RUDN ecologists: 1 hectare of urban soil emits an additional 0.2 tons of CO2 per year due to elevated temperatures

Carbon dioxide is one of the main greenhouse gases that cause global climate change. It is released from the soil because of microbial activity, among other things. This process is called soil microbial respiration. Dependence of soil respiration on climatic conditions is well studied only for unpopulated areas. Urban conditions change increase heat capacity, decrease average wind speed and relative humidity. All this leads to a special meteorological phenomenon — urban heat island. Inside the city, the temperature turns out to be higher than in the surrounding areas. Soil scientists at the RUDN studied for the first time how an urban heat island affects soil microbial respiration.

RUDN scientists for the first time calculated how carbon dioxide emission from soil increases due to rising temperatures within the city limits.

Carbon dioxide is one of the main greenhouse gases that cause global climate change. It is released from the soil because of microbial activity, among other things. This process is called soil microbial respiration. Dependence of soil respiration on climatic conditions is well studied only for unpopulated areas. Urban conditions change increase heat capacity, decrease average wind speed and relative humidity. All this leads to a special meteorological phenomenon — urban heat island. Inside the city, the temperature turns out to be higher than in the surrounding areas. RUDN soil scientists studied for the first time how an urban heat island affects soil microbial respiration.

“Urban heat island is a known urban climate anomaly. At the same time standard monitoring overlooks its impact on microbial respiration of urban soils, although it is important for predicting the sustainability of carbon stocks in a changing climate. We decided to find out how heat island affects microbial respiration of soil on the example of Moscow”, — said Vyacheslav Vasenev, PhD in Biology, Associate Professor of the Department of Landscape Design and Sustainable development at RUDN University.

RUDN soil scientists studied Moscow’s soil in the summer of 2019. The researchers randomly selected 140 points, 74 of them were in New Moscow, a territory recently joined the city with lower population and building density. The paved surface area in New Moscow is 4 times less than in Moscow, but there are 33% more green areas. The samples collected were divided into two parts. Topsoil (up to 10 cm deep) was stored at 4℃ and used to study microbial respiration. The remaining samples were dried and sieved, and then their physical and chemical parameters were measured. The carbon content of all samples was determined, and a digital “map” was made of the resulting points, which simulates the amount of carbon in the soil of the entire city. The RUDN ecologists then compared the obtained measurements with data from meteorological stations in Moscow and the Moscow region.

On average, the temperature difference in the city and outside the city due to the urban heat island was 2.2℃. On some days in June and September it reached 5.5℃. Carbon content in the soil of New Moscow was 20% higher than in the city itself — 14.6 kg per square meter. Microbial respiration varied depending on temperature, 0.12 to 5.10 mg of carbon was released from 1 kg of soil in an hour at different points.

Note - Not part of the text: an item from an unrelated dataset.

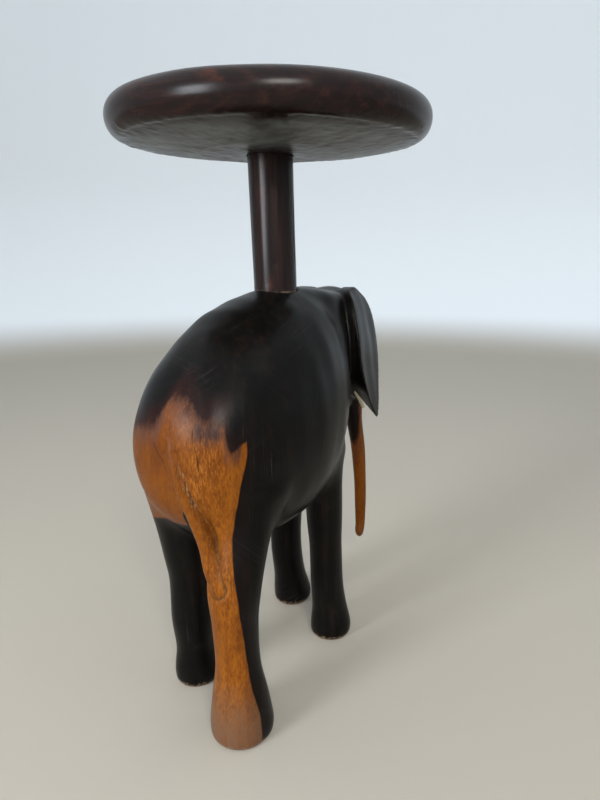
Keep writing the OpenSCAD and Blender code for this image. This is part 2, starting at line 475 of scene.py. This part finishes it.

Such a big difference shows how sensitive soil microbial respiration is to environmental conditions. In New Moscow microbial respiration was on average 60%-100% more intense than in Moscow.

However, the maximum values in New Moscow did not exceed 2 mg. per kilogram of soil per hour, while in Moscow they reached 2.45 mg. The historic center of the city, where the heat island is most pronounced, was also the point of most intense soil respiration. In general, according to the calculations of RUDN soil scientists, the urban heat island in Moscow increases microbial respiration up to 25% and causes the release of additional 0.2 tons of carbon dioxide per year from each hectare of soil.

“The associated economic and environmental risks are high and will increase further with climate change and ongoing urbanization. To reduce the risks, changes in urban soil management policies are needed — for example, by monitoring soil microbial respiration to determine its resistance to urban heat island effects,” — said Vyacheslav Vasenev, PhD in Biology, Associate Professor of Landscape Design and Sustainable Ecosystems Department, RUDN.

The results are published in Science of The Total Environment.